Atlantic Packaging’s Director of Sustainability, Caroline DeLoach, is featured in a new Inc. Magazine article exploring the rapid rollout of Extended Producer Responsibility (EPR) packaging laws across the United States.
In the article, New Rules, New Costs: New EPR Packaging Law Is About to Hit Millions of Businesses, Inc. outlines how new state-level regulations are shifting both the financial and operational responsibility for packaging waste to business owners. Companies are now required to report detailed packaging data and pay fees tied to material type, weight, and recyclability.
Caroline emphasizes a key point many companies are still working to understand: EPR compliance is not determined by where a business is located, but where its products are sold.
“That is probably the single biggest misconception about EPR compliance: It has very little to do with where your company is based or where it operates, and it has everything to do with where your company is selling into.”

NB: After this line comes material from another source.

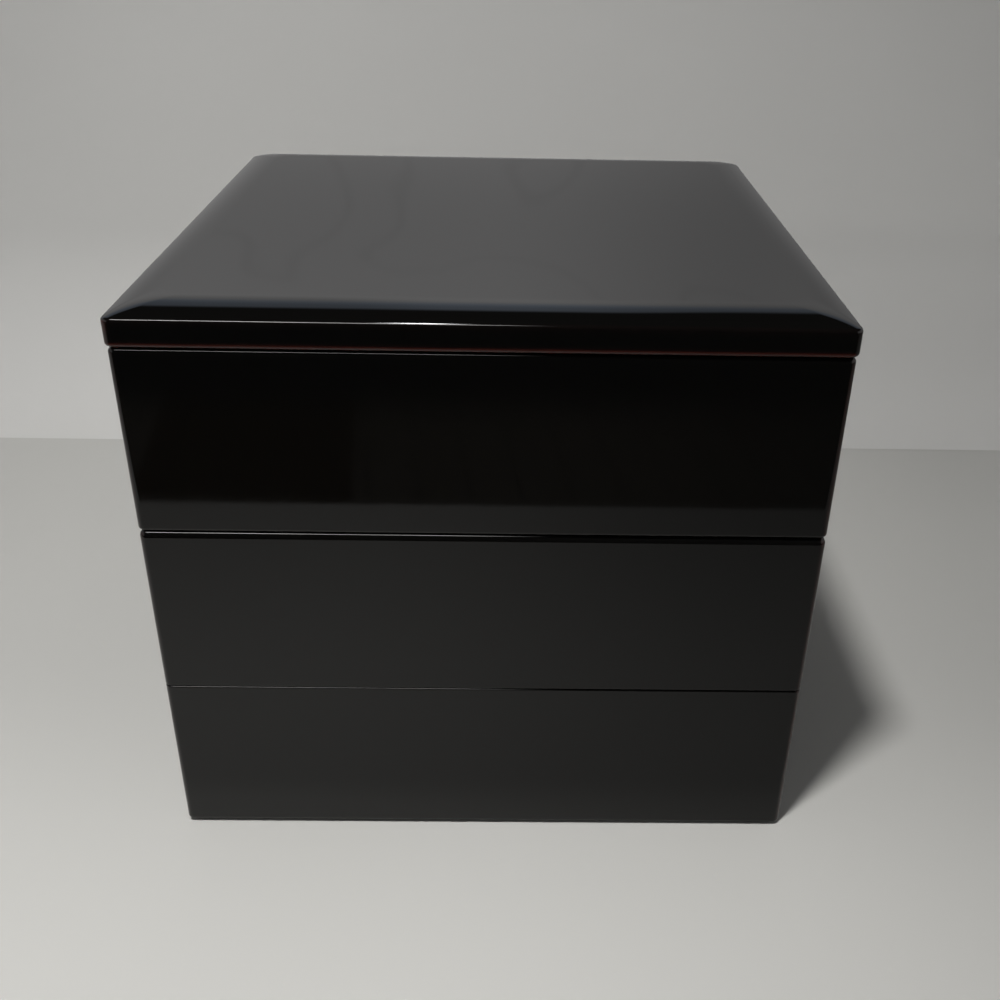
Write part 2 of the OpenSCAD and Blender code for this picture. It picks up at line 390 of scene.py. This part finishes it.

As the article highlights, this shift is creating new complexity for brands navigating a patchwork of state requirements, evolving fee structures, and significant data reporting demands. Many companies are now asking a foundational question: how to gather and manage the data required for compliance.
Caroline points to the importance of supply chain collaboration and strong data systems to meet these requirements, reinforcing a broader industry shift toward treating packaging as a measurable, trackable asset.
With EPR legislation already active in multiple states and more on the way, the conversation is quickly moving from awareness to action. For brands, that means rethinking packaging choices, improving data visibility, and preparing for ongoing reporting and compliance obligations.
Atlantic Packaging continues to support customers through this transition—helping translate policy into practical action across packaging design, material selection, and data readiness.